We are to believe that Gordon Brown has jetted off to the US, had a "full and frank" discussion with President Bush, secured Britain's right to withdraw from Iraq before the US, twisted Bush's arm into signing up to his resolution on Darfur as well as signing on to his declaration on the Millennium Development Goals, before sweeping by the senate to keep them on board, finally pitching up at the UN to knock the world's collective head's together in support of the initiative he "hammered out" with President Sarko not two weeks before, all before swooping off home without even waiting to hear the result of the vote, so confident was he of the result (it was unanimous, you will be glad to hear). Perhaps he wrestled a bear when he got home, too.

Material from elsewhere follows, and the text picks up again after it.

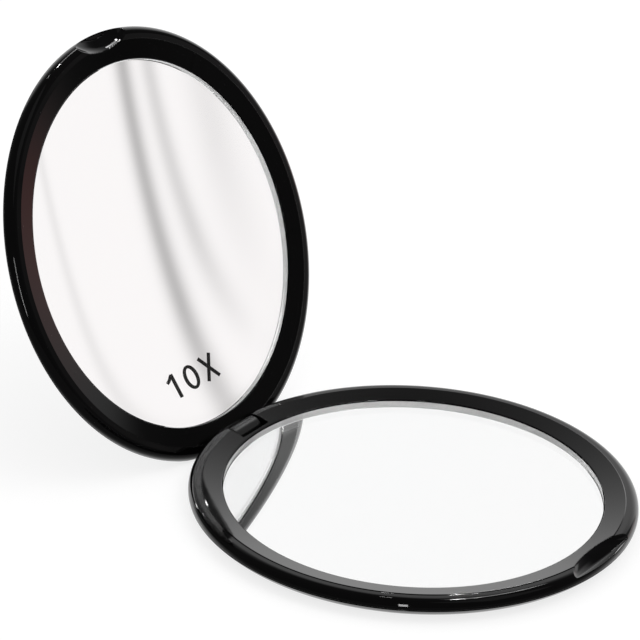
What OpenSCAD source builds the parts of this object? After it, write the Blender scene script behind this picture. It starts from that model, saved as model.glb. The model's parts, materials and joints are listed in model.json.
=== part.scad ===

Am I the only person who thinks this not a little bit overspun? Well, lets take a look at the other papers: The Times is notably cooler, taking a full 3 paragraphs before it mentions Brown in its report. The Indy is probably the fairest in its assesment of Brown's role in the matter. The Telegraph is... stultifyingly boring about the whole thing.

Of course, you might say that our national serious press has its own political agenda on Brown, and you might be right. So lets look further afield. The Washington post doesn't mention Brown at all, and includes the interesting paragraph:
The Security Council vote ended months of negotiations led by Britain, France and the United States and involving China, Russia and Sudan. The Sudanese U.N. envoy spent much of the weekend editing the text at the British mission to the United Nations.
Months, eh? How long has Brown been here again?

The New York Times gets 450 words in before it mentions him or Britain. The LA Times is similar. Frankfurter Allgemeine Zeitung gives them hardly a mention (enjoy Google Translate's bizarre attempts with some of these, by the way). Die Welt gives them no mention at all. El Pais, El Mundo, Le Monde, The Australian, al Jazeera, are all similar. Most, if they mention Britain or Brown at all, do so only to quote Brown's threat that "I and others will redouble our efforts to impose further sanctions" if Khartoum don't behave themselves.

But no, the Guardian tells us this is "Gordon Brown's first foreign policy victory". Now, generally, I quite like the Guardian. There is no doubt in my mind, however, that when it comes to getting on board with somebody's political spin, there are few more ready to do so when it suits them. A few months ago, it was moving heaven and earth to tear Brown down. Today, Brown was some sort of international superhero.